Prior to my rewatching of Batman & Robin, I did actually attempt to watch Forever first, sticking on the disc one evening in the hope of rekindling my childhood love of the film. I say attempt because I didn’t even get beyond eccentric inventor Edward Nygma’s (Jim Carrey) brain-draining murder of his boss, Fred Stickley (Ed Begley Jnr.), before my irritation reached fever pitch and I turned it off. The juxtaposition between moody and mad just didn’t sit well with me – at least B&R knew it was camp frivolity and never attempted to be anything else, whereas I found Forever to be awkwardly stuck between darkness and lighthearted.

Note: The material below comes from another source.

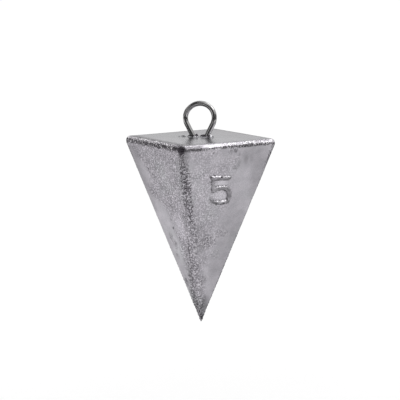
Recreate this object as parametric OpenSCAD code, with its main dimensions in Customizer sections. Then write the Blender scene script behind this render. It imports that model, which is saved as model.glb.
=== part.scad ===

Last week, however, I prepared myself and made it all the way through. In fact, I re-evaluated my exasperation because I realised how ironically apt it is that a film which deals with a menagerie of duplicitous and delusional wack-jobs is indeed a schizophrenic beast itself. “Two Face” is the literal visualisation of this juxtaposition, but Edward Nygma is also a genius with an unpredictably psychotic alter ego in “The Riddler”, and Bruce Wayne himself is a respected businessman who plays vigilante superhero dressed as a giant Bat. It’s no wonder a psychologist (Kidman's Dr. Chase Meridian) is playing the love interest with all these dual natures running rampant!
Fans bemoaned the bringing in of orphan Dick Grayson, AKA. sidekick Robin (Chris O’Donnell) – particularly because O’Donnell was too old for the “Boy Wonder” role – but I think this was handled well, even if it could be argued that Batman works better alone and doesn’t need a kid to assist him! The circus-based murder of Dick’s family at the hands of “Two Face” nicely mirrored Bruce’s pain of watching his own parent’s being shot down, while dressing the Flying Grayson’s in the same garish outfit which the camp 60’s TV version of Robin donned was a neat little in-joke (so too the tongue-in-cheek line “Holey rusted metal, Batman!”).
While the age-old movie complaint of “How the hell could these people afford all this equipment, costumes and interior renovations?!” does diminish the believability of The Riddler’s elaborate plan to drain Gotham’s brain-power and harness it for himself using his hi-tech Nymatech headgear (seriously, the giant construction and climactic island locale just appeared out of nowhere, already constructed and fully operational), but a number of vast script alterations mid-production did cut the film from a bum-numbing 2hours 40mins to the 121minute mark, so it is likely that a lot of exposition was lost in the chop.
Whether Joel Schumacher’s fabled Director’s Cut (missing from this otherwise decently thorough Blu-ray set) would successfully smooth over the jolts in tone (quipping one liners one minute to mournful moody reflection the next) remains to be seen, but what we are left with isn’t a complete shambles, it just fails to hit the heights of Burton’s pitch-black predecessors while slowly ushering in the toyetic exuberance which temporarily killed off the franchise in a blaze of neon inanity.
In a CR@B Shell: Uneven and dualistic in tone, Batman Forever is neither spectacular nor unwatchable (provided you’re prepared for the change in direction), but it is often awkward in its uncertainty of how sinister or zany to be – a flaw which is just as much the studio’s fault as it is Schumacher’s.